RFI Monitoring Station

A permanent RFI Monitoring Tower has been developed over the past year, in order to provide a remote location, away from the observatory (1km), for monitoring off-site terrestrial RFI. The monitoring station utilized an existing movable tower structure, used previously for the 60ft Kennedy Radiotelescope, used at Parkes in the 60's and 70's, for interferometer experiments. The station provides a base hut, where most of the RFI monitoring equipment is housed, and a weather-proofed upper enclosure, where antennas, and any ancilliary electronics are housed. The height of the tower affords around 10m in elevation, for the monitoring antennas, providing line-of-sight measurements, when directionality is required.
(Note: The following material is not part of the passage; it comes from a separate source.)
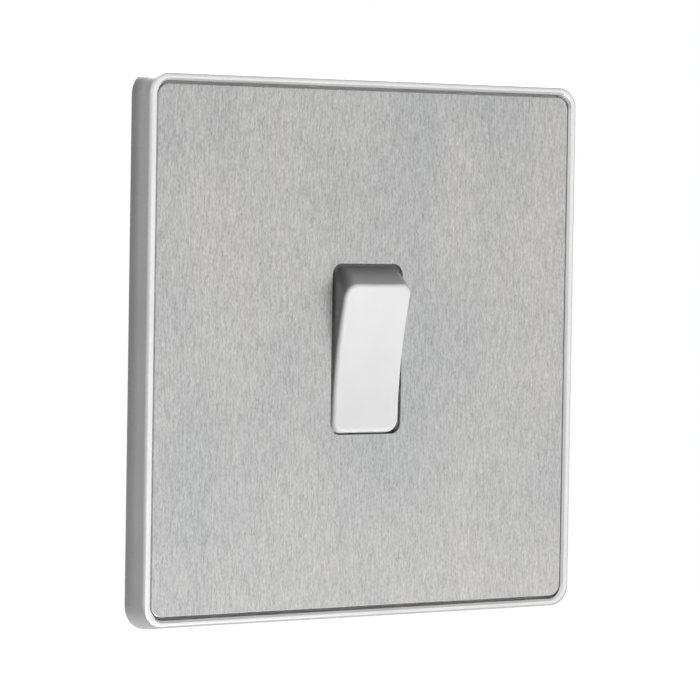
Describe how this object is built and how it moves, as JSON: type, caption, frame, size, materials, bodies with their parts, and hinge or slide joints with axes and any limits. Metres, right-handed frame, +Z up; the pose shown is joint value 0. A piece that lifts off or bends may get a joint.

In it's most basic form of operation, the RFI monitoring makes use of the available antennas, along with a number of various low_noise amplifier modules, and a spectrum analyzer. This equipment can provide a quick and easy way of monitoring the RF spectrum, for medium, and strong RFI, around the observing frequencies of interest. At the moment, the tower is not able to bring any of the monitored signals back to the main observatory building, for instantaneous viewing of the RF spectrum by the observers, and as such, is used in a stand alone configuration, for monitoring the RF spectrum, when RFI is of concern for the observatory. There are plans, in the near future, to make a network connection between the RFI monitoring station, to the main observatory building, allowing real time updates of the RFI environment, through the Interference Monitoring System (IMS), discussed elsewhere.